Lost Oasis – I was using large format film here and took advantage of camera movements. Line, tone, space and position were all critical and while in retrospect there’s things I could have improved, taking my time paid off. I took in the full tonal range from black (Zone 0) to just shy of clipping (Zone 10). More on this image here.

The Zone System – Here is an exposure sequence metered on the highlights from Zone 1 to Zone 9. More on this in the Zone System discussions on my site.

3. Space, Position, Line:

Ken Whitemire, the pioneer and master of the wall portrait, showed me the value of tones in relation to space, position and line. He has an amazing lecture he gives about this at the Wall Portrait Conference each year – Essentially we need to think about the aesthetics of our image. For this reason I love studying masters like Bierstadt, Sargent and others. We must start by truly seeing our scenes. Think about the subject. How lines lead. Where are they positioned? Why? Is anything distracting? Should it be lighter, darker? Really – Truly – See!

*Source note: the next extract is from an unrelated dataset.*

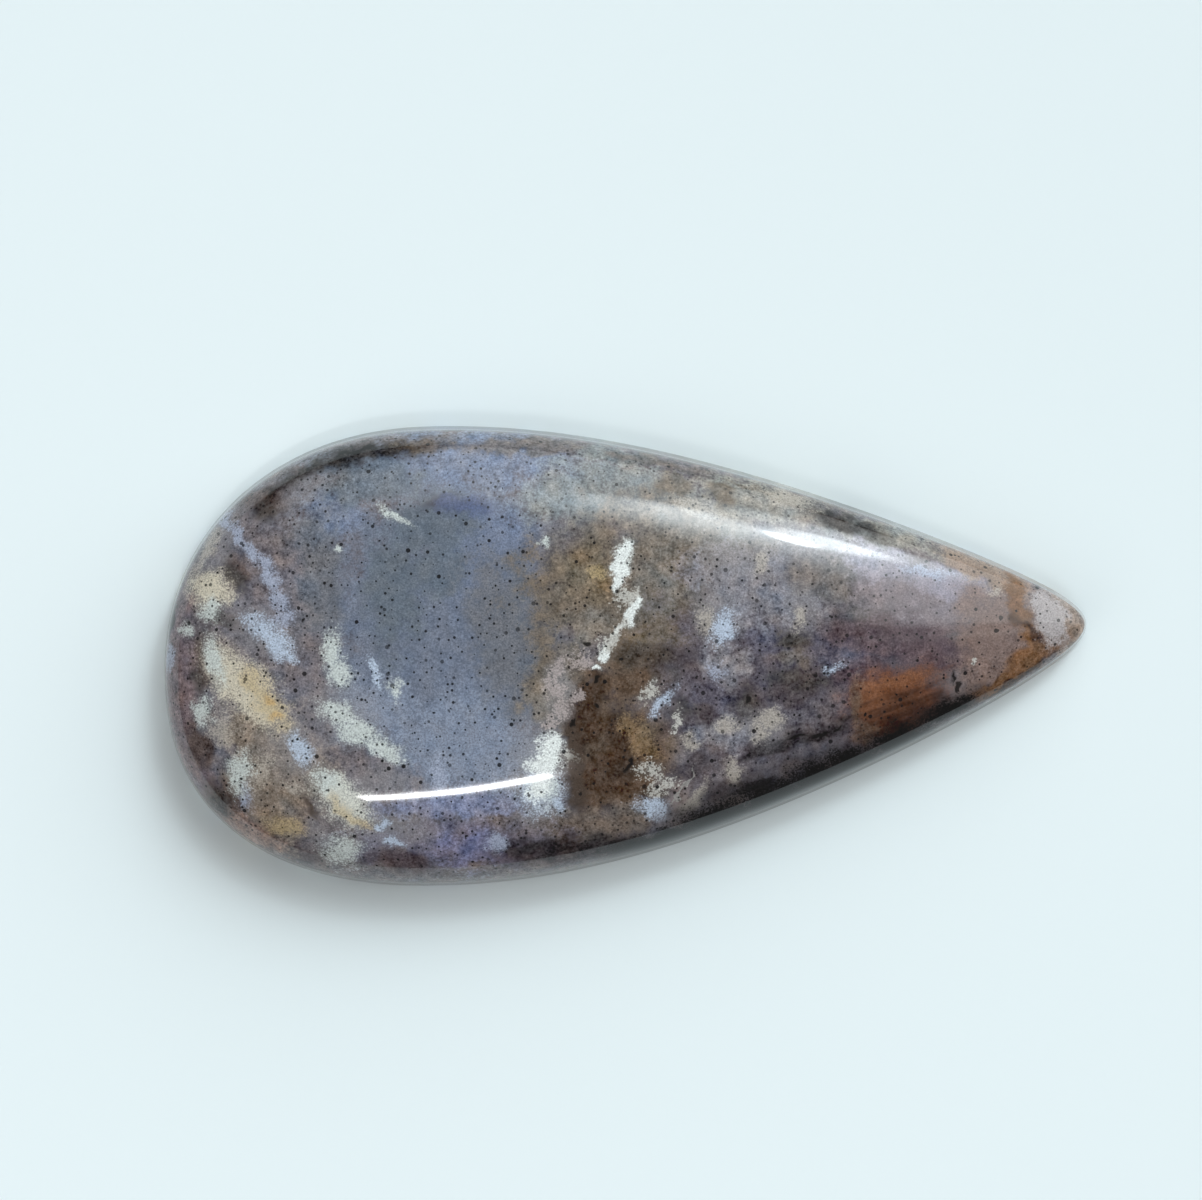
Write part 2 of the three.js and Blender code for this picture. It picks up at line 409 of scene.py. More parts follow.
# %% Grounds
BEDROCK = (112, 104, 106)
GROUNDS = [
    ("slate", (110, 117, 133), 1.0, [(-9.6, 1.4, 6.8, 9.0, 0)]),
    ("blue", (115, 125, 147), 0.85, [
        (-7.0, 5.4, 2.6, 2.8, 0), (-15.4, 7.9, 1.6, 1.0, 0, 0.2), (-7.4, 10.3, 4.8, 1.3, 0)]),
    ("pale blue", (129, 138, 156), 0.85, [(-8.7, -5.0, 3.8, 2.4, 0), (-12.8, -2.8, 1.6, 1.2, 0, 0.2)]),
    ("green grey", (97, 105, 114), 0.8, [
        (-12.3, 3.8, 1.3, 2.8, 0), (-10.2, 7.0, 2.2, 1.5, 0), (-10.0, 4.6, 1.4, 1.4, 0, 0.1),
        (-13.6, 9.6, 2.4, 1.2, 0), (-5.6, 3.4, 0.8, 2.0, 0, 0.4)]),
    ("grey", (106, 108, 115), 0.9, [(-5.9, 0.8, 1.8, 4.2, 15), (-16.7, 4.4, 1.5, 3.2, 0)]),
    ("upper haze", (128, 133, 133), 0.8, [
        (1.0, 8.9, 4.0, 0.7, -15), (-2.8, 8.2, 2.6, 1.2, 0), (-0.6, 10.6, 1.8, 0.5, -10)]),
    ("upper rim", (98, 89, 84), 0.85, [
        (-5.0, 11.1, 2.8, 0.4, 0), (2.6, 9.9, 3.2, 0.35, -15, 0.3), (8.4, 8.4, 3.2, 0.3, -15, 0.3)]),
    ("taupe", (110, 100, 90), 1.0, [
        (-1.8, 3.6, 3.1, 3.1, 0), (1.8, 0.8, 3.2, 3.0, 0), (3.4, 5.4, 4.0, 2.0, -15),
        (-3.8, -1.0, 1.3, 1.8, -30)]),
    ("light taupe", (125, 117, 109), 0.9, [
        (2.3, 3.8, 2.0, 1.4, 0, 0.1), (-3.7, -2.6, 1.2, 1.4, -30), (4.4, 6.4, 3.6, 0.9, -15),
        (-2.0, 1.4, 0.9, 0.9, 0, 0.1)]),
    ("ochre haze", (120, 105, 86), 0.7, [
        (-1.7, 4.2, 1.3, 1.2, 0), (0.5, 0.7, 0.9, 0.4, 45), (1.3, -4.8, 1.6, 1.1, 0)]),
    ("upper flank", (134, 131, 124), 0.9, [(6.8, 8.0, 3.2, 0.9, -15), (13.8, 5.9, 3.0, 0.6, -15)]),
    ("upper brown", (95, 82, 67), 0.75, [(2.8, 8.8, 0.9, 0.5, -15), (5.1, 8.3, 0.8, 0.4, -15)]),
    ("mauve", (91, 84, 91), 1.0, [
        (9.0, -1.5, 6.0, 4.8, 0), (5.2, -2.2, 3.2, 4.0, 0), (7.5, 1.0, 3.3, 2.0, 0)]),
    ("light grey", (127, 125, 132), 0.95, [
        (7.4, 3.4, 3.2, 1.8, -15), (5.2, -0.7, 1.0, 0.9, 0, 0.3), (5.0, -4.4, 1.3, 0.8, 0, 0.1)]),
    ("grey brown", (106, 98, 93), 0.8, [
        (11.2, 3.5, 1.7, 1.1, -15), (9.1, -0.5, 0.8, 0.4, 0), (12.8, 1.6, 1.2, 0.8, 0)]),
    ("blue mauve", (90, 88, 102), 0.7, [
        (7.6, 0.3, 1.2, 0.6, 0, 0.2), (12.0, -0.1, 1.5, 0.8, 0), (4.2, -2.6, 0.9, 0.9, 0)]),
    ("dusky", (70, 62, 65), 0.8, [
        (9.0, -2.1, 1.9, 0.7, 15), (6.5, -2.9, 1.0, 0.8, 0), (12.6, 0.9, 1.8, 0.5, -15, 0.1),
        (9.4, -4.6, 2.2, 0.5, 15), (4.0, -3.4, 0.6, 0.6, 0, 0.2), (3.4, -6.0, 1.2, 0.5, 30, 0.1),
        (5.2, -7.3, 1.4, 0.4, 15), (2.2, -0.5, 1.2, 0.8, 0, 0.2)]),
    ("slab", (92, 88, 95), 0.85, [
        (9.2, -3.6, 1.5, 0.5, 15), (9.5, -5.5, 1.4, 0.4, 15), (7.3, -6.3, 1.3, 0.6, 15)]),
    ("brown", (86, 69, 56), 1.0, [
        (-0.9, -5.4, 2.4, 3.2, 0), (-2.0, -3.0, 1.0, 2.2, -30), (0.2, -1.6, 1.2, 1.0, 0, 0.4),
        (0.3, -7.4, 1.3, 1.0, 0, 0.2)]),
    ("deep brown", (66, 48, 36), 0.75, [
        (-2.5, -4.0, 0.7, 1.6, -15), (-1.2, -6.4, 1.2, 1.0, 0), (-0.4, -4.6, 0.6, 1.0, 0),
        (-1.8, -2.3, 0.4, 0.5, 0, 0.1)]),
    ("dark olive", (72, 64, 58), 0.9, [
        (0.9, -0.1, 1.3, 0.6, 0), (-4.6, -9.8, 0.9, 0.5, 15), (9.0, 0.45, 0.8, 0.45, 0)]),
    ("low taupe", (108, 96, 88), 0.9, [(-2.9, -9.4, 2.6, 0.9, 0), (-0.4, -8.9, 1.6, 0.8, 15)]),
    ("low lavender", (128, 132, 158), 0.85, [(-9.2, -8.0, 4.0, 0.6, 0)]),
    ("low mauve", (108, 103, 120), 0.9, [(-9.4, -9.9, 4.4, 1.1, 0)]),
    ("low violet", (122, 123, 156), 0.85, [(-8.4, -10.3, 1.7, 0.8, 0)]),
    ("dark low", (78, 66, 70), 0.9, [
        (-12.2, -10.9, 1.3, 0.6, -15), (-17.6, -10.3, 1.2, 0.5, -30), (-4.0, -10.6, 2.6, 0.6, 0)]),
    ("left mauve", (112, 106, 111), 1.0, [
        (-20.3, 4.6, 2.4, 4.6, 15), (-17.2, -2.2, 1.2, 3.2, 0), (-14.0, -5.9, 2.6, 0.9, -15),
        (-21.6, -3.0, 2.0, 4.4, 15)]),
    ("left brown", (86, 72, 68), 0.85, [
        (-20.6, 4.8, 0.5, 1.0, 15, 0.3), (-21.0, 2.2, 1.0, 0.4, -15), (-22.9, 0.0, 0.6, 1.7, 0)]),
    ("low left taupe", (128, 115, 104), 1.0, [(-18.7, -6.4, 2.3, 2.8, -15), (-19.9, -3.9, 1.4, 1.0, 0)]),
    ("margin", (118, 103, 107), 1.0, [(-24.1, -1.5, 1.0, 5.5, 0), (-23.2, -5.8, 0.7, 2.0, 30)]),
    ("olive", (84, 70, 66), 0.9, [
        (-19.0, 8.4, 1.1, 0.6, 0), (-21.6, -7.5, 0.8, 1.0, 30), (-22.9, -4.5, 0.6, 1.0, 15, 0.1)]),
    ("pink low", (144, 118, 108), 0.8, [(-20.5, -9.0, 1.6, 0.5, -30)]),
    ("dusk", (88, 72, 77), 0.9, [
        (14.4, 0.7, 2.8, 1.2, 0), (17.0, -0.5, 1.4, 0.8, 0), (12.6, -1.4, 1.2, 0.7, 0)]),
    ("rose", (121, 111, 116), 1.0, [(16.4, 2.6, 3.4, 1.2, -15), (13.6, 3.2, 1.4, 1.2, 0)]),
    ("lavender", (141, 135, 147), 0.85, [
        (16.9, 3.4, 1.6, 0.8, -15), (13.8, 4.5, 2.0, 0.8, -15), (18.8, 3.2, 1.0, 0.5, -30, 0.2)]),
    ("tip rose", (120, 101, 95), 0.9, [(20.0, 0.6, 1.9, 2.4, 0), (19.3, -1.4, 1.4, 1.0, 15)]),
    ("tip tan", (143, 124, 110), 0.9, [(23.6, 1.0, 1.2, 1.6, 0), (19.4, 3.9, 2.2, 0.6, -30)]),
    ("tip brown", (112, 78, 49), 0.9, [
        (22.2, -0.6, 1.6, 0.5, 30), (20.3, -2.0, 1.6, 0.35, 30), (21.0, 1.9, 0.5, 1.3, 15),
        (21.7, 0.4, 0.9, 0.4, -45)]),
]
CALM = [(-10.2, 2.6, 5.4, 6.6, 0), (-8.4, -4.0, 3.4, 2.6, 0), (17.5, 2.0, 4.0, 2.6, -15),
        (14.8, -2.6, 2.6, 1.6, 15)]  # fields that are mottled less than the rest
print("grounds:", len(GROUNDS))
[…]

Morgan’s Song – I had a lot of things happening in this riverside portrait. Controlling the aspects of the scene, the position and the tone allowed me to show a beautiful scene while still keeping the viewers eyes on Morgan.

4. Visualize – Again:

Are you really “seeing” in the minds eye? It’s easy to let this slide in an age of instant previews and post production fixes. But nothing replaces visualizing. Ansel reminds us that “The whole key lies very specifically in seeing it in the mind’s eye”. Regardless of our subject, we must stop, if only for a moment. See what’s in front the lens and decide what the subject needs. Then use space, position, line and tone to make that happen.

This was my turning point in visualizing. I used 4×5 film for this wall portrait that we printed at 40 inches. I needed to keep away the distractions in the space. I only used one frame of color film, but I took a breath first. I truly saw the portrait in my mind before I released the shutter. I’ve added a zone scale for the purpose of tone study.

 5. Finishing:

The image is captured. Win lose or draw we’ve done it. I’ve learned that slowing down throughout the entire process makes me a far better craftsman. That includes finishing. It’s easy to raise the bar in post if we stop worrying about making countless “decent” images and start thinking about how to take the “best” and make them sing. Fulfill that visualization, right up until the print is on the wall. That is mastering the photograph.

Until next time… Gavin Seim

This image was a PPA Loan Collection print in 2011. It’s actually a tone-mapped piece, but more importantly, it had careful attention to detail. Focus on line, tone values and finishing made it work. Planning and execution.